The composition of funding changed significantly over the six months. Equity rebounded in Q2: more than two‑thirds of disclosed transactions between April and June were equity deals. Overall, startups raised about $790 million through pure equity investments, while debt and mixed debt‑equity instruments accounted for just over $750 million. Commenting on the environment, Masha cautioned founders: “Founders want the money, but please read the contract. In this more disciplined market, it is essential to focus on sustainable models and operational excellence from the start.”

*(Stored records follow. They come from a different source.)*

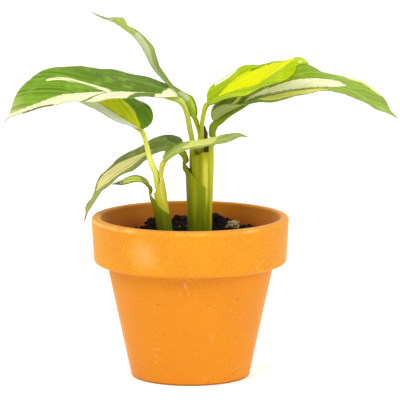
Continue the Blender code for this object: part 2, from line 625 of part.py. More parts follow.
def make_toppings(root):
    """Lumps on the mix, each placed by its direction and its share of the way to the wall."""
    rng = random.Random(11)
    edge = inner_wall_radius(MIX_HEIGHT) - GAP

    def place(degrees, share):
        turn = math.radians(degrees)
        return edge * share * math.cos(turn), edge * share * math.sin(turn)

    chips = [(151, 0.81, (9, 5, 3)), (126, 0.79, (7, 5, 3.5)), (97, 0.71, (10, 5, 3)),
             (63, 0.65, (6, 5, 4)), (36, 0.87, (8, 5, 3.5)), (6, 0.82, (7, 4, 3)),
             (-30, 0.6, (9, 6, 3)), (-99, 0.56, (8, 5, 3)), (204, 0.73, (9, 5, 3))]
    for i, (degrees, share, size) in enumerate(chips, start=1):
        make_lump(f"bark_chip_{i}", place(degrees, share), size, "bark", rng, root)
    make_lump("pale_crumb", place(34, 0.62), (6.5, 5, 4), "crumb", rng, root, detail=2)
    grains = [(129, 0.55, 2.4), (77, 0.48, 2.0), (21, 0.76, 2.2), (177, 0.81, 2.4)]
    for i, (degrees, share, size) in enumerate(grains, start=1):
        make_lump(f"perlite_grain_{i}", place(degrees, share), (size, size, size * 0.8), "perlite",
                  rng, root)


def centre_footprint(root):
    """Moves the model so that the middle of its footprint is the origin."""
    bpy.context.view_layer.update()
    points = []
    for item in bpy.data.objects:
        if item.type == "MESH" and not item.hide_render:
            points += [item.matrix_world @ vert.co for vert in item.data.vertices]
    points = np.array(points)
    low, high = points.min(axis=0), points.max(axis=0)
    root.location = (-(low[0] + high[0]) / 2, -(low[1] + high[1]) / 2, -low[2])
    for item in bpy.data.objects:
        if item.hide_render:
            item.parent = root


def main():
    for item in list(bpy.data.objects):
        bpy.data.objects.remove(item)
    root = bpy.data.objects.new("potted_ctenanthe", None)
    bpy.context.collection.objects.link(root)
    make_pot(root)
    make_rhizome(root)
    make_mix(root)
    for name, leaf in LEAVES.items():
        make_stalk(name, leaf, root)
        make_blade(name, leaf, root)
    make_dried_tip(root)
    make_toppings(root)
    centre_footprint(root)


main()
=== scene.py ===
"""Looks of the potted ctenanthe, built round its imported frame.

Sizes are in millimetres from the pot's own axis, and MM turns them into metres.  Heights in the
leaf tables are counted from the surface of the potting mix.
"""
import math
import random

import bpy
import numpy as np
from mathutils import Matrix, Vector, noise


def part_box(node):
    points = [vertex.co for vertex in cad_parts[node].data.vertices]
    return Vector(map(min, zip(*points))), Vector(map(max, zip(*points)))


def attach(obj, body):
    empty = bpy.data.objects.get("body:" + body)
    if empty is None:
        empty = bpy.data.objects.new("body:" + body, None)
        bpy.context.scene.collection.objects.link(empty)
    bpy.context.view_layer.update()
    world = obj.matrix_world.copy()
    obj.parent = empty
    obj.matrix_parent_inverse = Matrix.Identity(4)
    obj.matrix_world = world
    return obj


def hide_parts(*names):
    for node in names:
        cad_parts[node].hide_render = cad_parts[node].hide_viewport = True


MM = 0.001
UP = np.array([0.0, 0.0, 1.0])

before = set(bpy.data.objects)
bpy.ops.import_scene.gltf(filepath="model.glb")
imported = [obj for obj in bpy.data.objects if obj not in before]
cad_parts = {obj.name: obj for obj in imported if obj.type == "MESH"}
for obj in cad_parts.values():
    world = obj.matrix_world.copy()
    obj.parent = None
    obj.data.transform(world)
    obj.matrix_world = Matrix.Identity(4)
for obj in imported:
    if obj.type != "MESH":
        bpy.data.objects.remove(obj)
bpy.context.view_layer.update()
pot_low, pot_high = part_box("pot")
POT_AXIS = np.array([(pot_low.x + pot_high.x) / 2, (pot_low.y + pot_high.y) / 2, 0.0])

# Pot
RIM_RADIUS = (pot_high.x - pot_low.x) / 2 / MM
POT_HEIGHT = pot_high.z / MM
BAND_HEIGHT = 26.0
BAND_TAPER = 1.2
BAND_STEP = 7.3
BASE_RADIUS = 33.2
RIM_WALL = 5.2
BODY_WALL = 4.7
FLOOR_THICKNESS = 6.0
HOLE_RADIUS = 6.0
LIP_ROUND = 1.9
BAND_ROUND = 2.2
BASE_ROUND = 1.2
POT_FACETS = 192
BAND_FOOT = RIM_RADIUS - BAND_TAPER
BODY_TOP = BAND_FOOT - BAND_STEP
MOUTH = RIM_RADIUS - RIM_WALL
THROAT = POT_HEIGHT - BAND_HEIGHT - 4
MIX_HEIGHT = POT_HEIGHT - 10.5

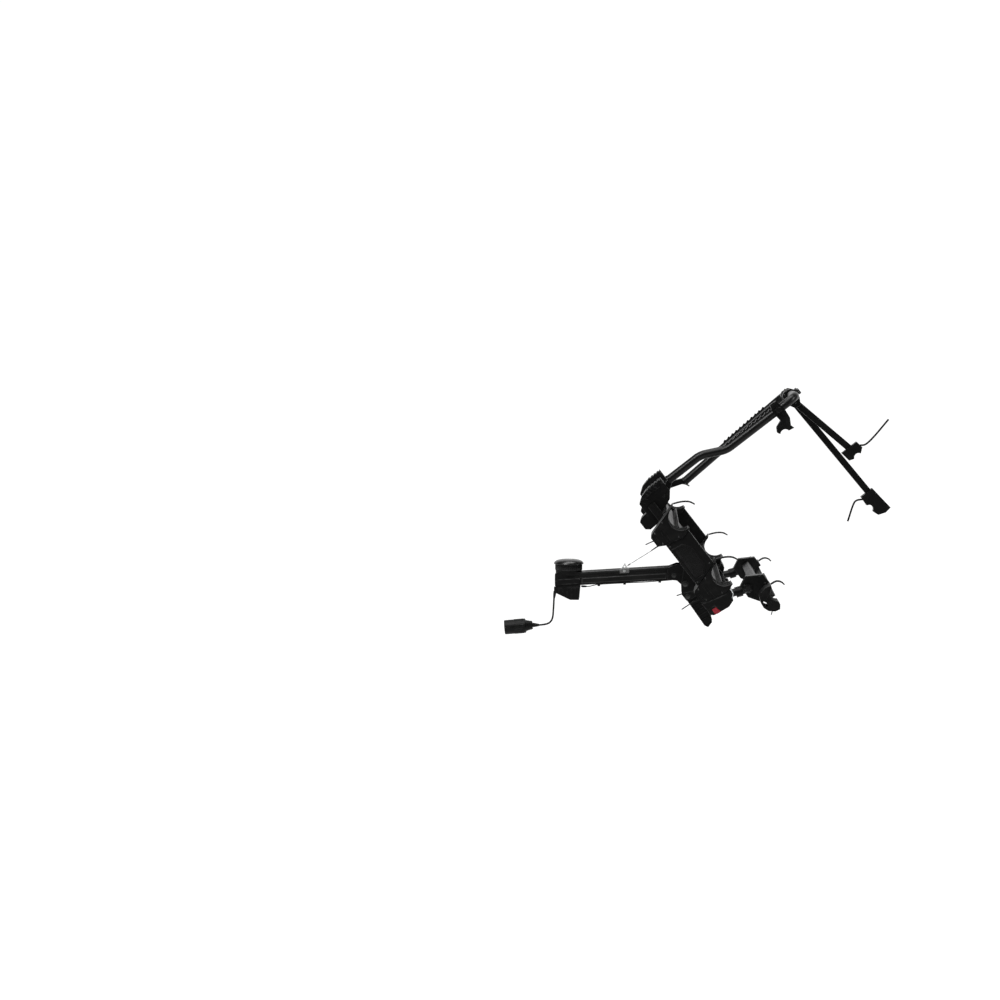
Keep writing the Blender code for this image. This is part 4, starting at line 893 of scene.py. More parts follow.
for number, u in TRAY_PLACES:
    for name, side in SIDES:
        holder = Shape(platform)
        sunk_block(holder, holder_outline(u), side, HOLDER_INNER, HOLDER_OUTER, 0.0012, 0.0016)
        framed_slot(holder, (u - 0.0030, 0.0715), (u + 0.0500, 0.0800), side, HOLDER_OUTER - 0.0018)
        framed_slot(holder, (u + 0.004, 0.042), (u + 0.034, 0.046), side, HOLDER_OUTER - 0.0018)
        for step in range(5):
            y = HOLDER_INNER + 0.014 + 0.0235 * step
            low, high = across(side, y, y + 0.004)
            rib = (arc((u + CUP_OFFSET, CUP_V), CUP_RADIUS + 0.0006, -8, -170, 22)
                   + arc((u + CUP_OFFSET, CUP_V), CUP_RADIUS - 0.0016, -170, -8, 22))
            holder.plate(rib, low, high, 0.0005)
        for step in range(4):
            y = HOLDER_INNER + 0.020 + 0.028 * step
            low, high = across(side, y, y + 0.0035)
            holder.plate([(u - 0.047, 0.158), (u - 0.0185, 0.066), (u - 0.0165, 0.066), (u - 0.045, 0.158)],
                         low, high, 0.0006)
        low, high = across(side, HOLDER_OUTER - 0.078, HOLDER_OUTER - 0.050)
        holder.plate([(u + 0.0640, 0.1315), (u + 0.0670, 0.1320), (u + 0.0585, 0.1580), (u + 0.0520, 0.1600),
                      (u + 0.0510, 0.1560)], low, high, 0.0012)
        for number_of_tail, route in enumerate(STRAP_TAILS[number]):
            y = side * (HOLDER_INNER + HOLDER_LENGTH * (0.45 + 0.25 * number_of_tail))
            holder.tube(smooth_route([(u + a, y, v) for a, v in route], 0.003), TAIL_RADIUS, 12)
        piece(f"wheel_cradle_{number}_{name}", holder, moulded, "platform", [f"wheel_holder_{number}_{name}"])
        screws = Shape(platform)
        for a, v in ((-0.006, 0.052), (0.040, 0.052), (-0.022, 0.096), (0.054, 0.112)):
            screws.turned([(0.0030, 0.0), (0.0030, 0.0010), (0.0022, 0.0016), (0.0012, 0.0017),
                           (0.0010, 0.0006)],
                          (u + a, side * (HOLDER_OUTER - 0.0018), v),
                          (u + a, side * (HOLDER_OUTER + 1), v), 20)
        piece(f"cradle_screws_{number}_{name}", screws, black_zinc, "platform", ())


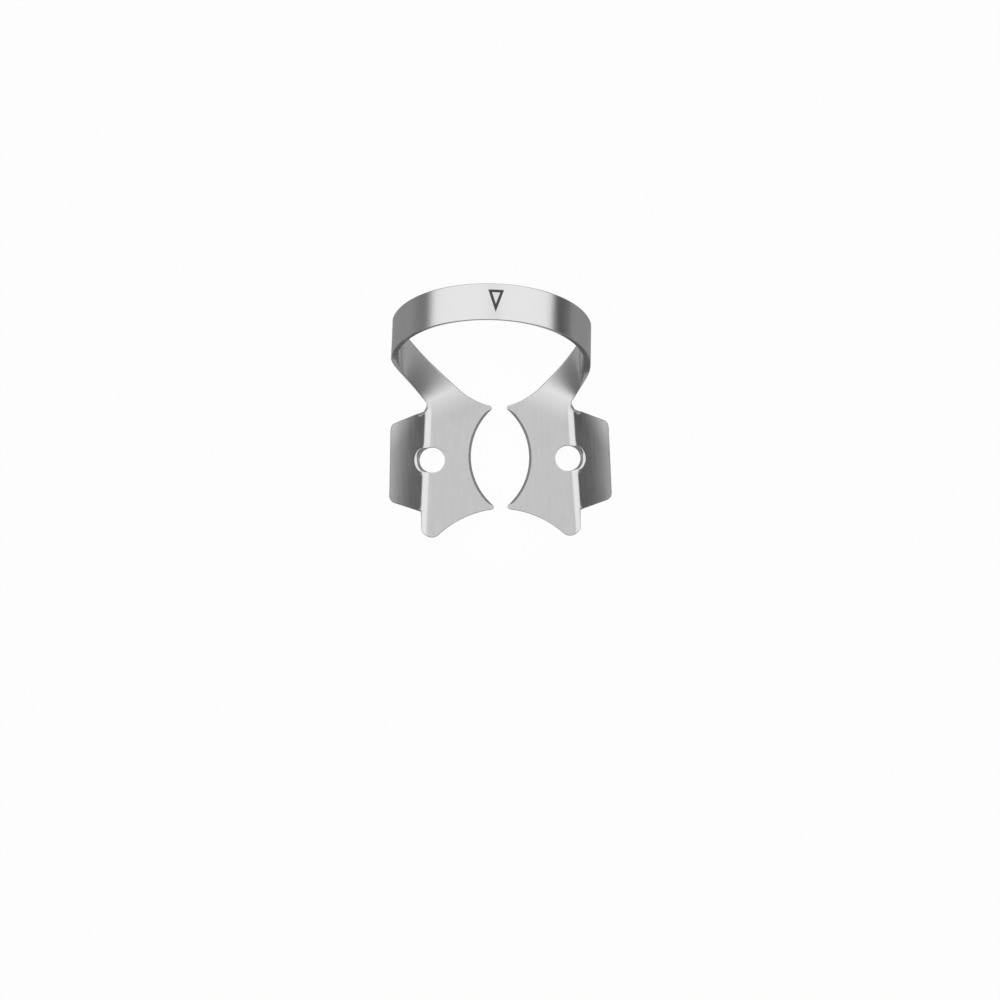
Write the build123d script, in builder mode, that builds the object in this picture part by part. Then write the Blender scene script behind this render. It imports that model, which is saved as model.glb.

Industry figures noted that capital concentration at later stages reflected a maturation of the market. Collins Onuegbu, founder of Signal Alliance Technology Holding, described the trend as the “disappearance of smaller cheques,” with Series A, B and C rounds capturing a larger share of available capital. Nigeria remained the busiest ecosystem by number of transactions, even as markets showed divergent funding patterns.

Mergers and acquisitions also surged, with M&A activity almost double the 33 deals completed in the same period last year, marking one of the busiest six‑month stretches for acquisitions in the continent’s startup history. High‑profile deals included Flutterwave’s $35 million all‑stock acquisition of banking platform Mono, Paystack’s takeover of Brass and integration of Ladder Microfinance Bank, and cross‑border expansions such as Spiro’s acquisition of UK engineering firm Coexlion, Nigeria’s Nomba buying a Canadian payments company, and Algeria’s Yassir acquiring French adtech firm Kawarizmi.

Despite the fundraising momentum, operating challenges persisted. Artificial intelligence became central to many growth strategies, with more than 100 AI use cases adopted for fraud detection, credit scoring and automated service. However, AI‑driven restructuring coincided with job cuts: TechCabal Insights tracked more than 1,000 layoffs across African tech in H1 2026 (versus 698 in H1 2025). Jumia reportedly cut around 200 jobs as it integrated AI into customer support, while Zap Africa reduced its workforce by about 44 percent. The period also saw 13 disclosed startup shutdowns, alongside 46 product restructurings, 39 market expansions and 117 strategic partnerships as companies adapted.

Outlook: The combination of larger equity rounds, sustained debt support for asset‑heavy models and a flurry of M&A activity suggests a more disciplined and selective funding environment. For startups, the path forward will hinge on demonstrating clear revenue growth, profitable unit economics and contractual discipline as investors prioritize scalability and defensible business models.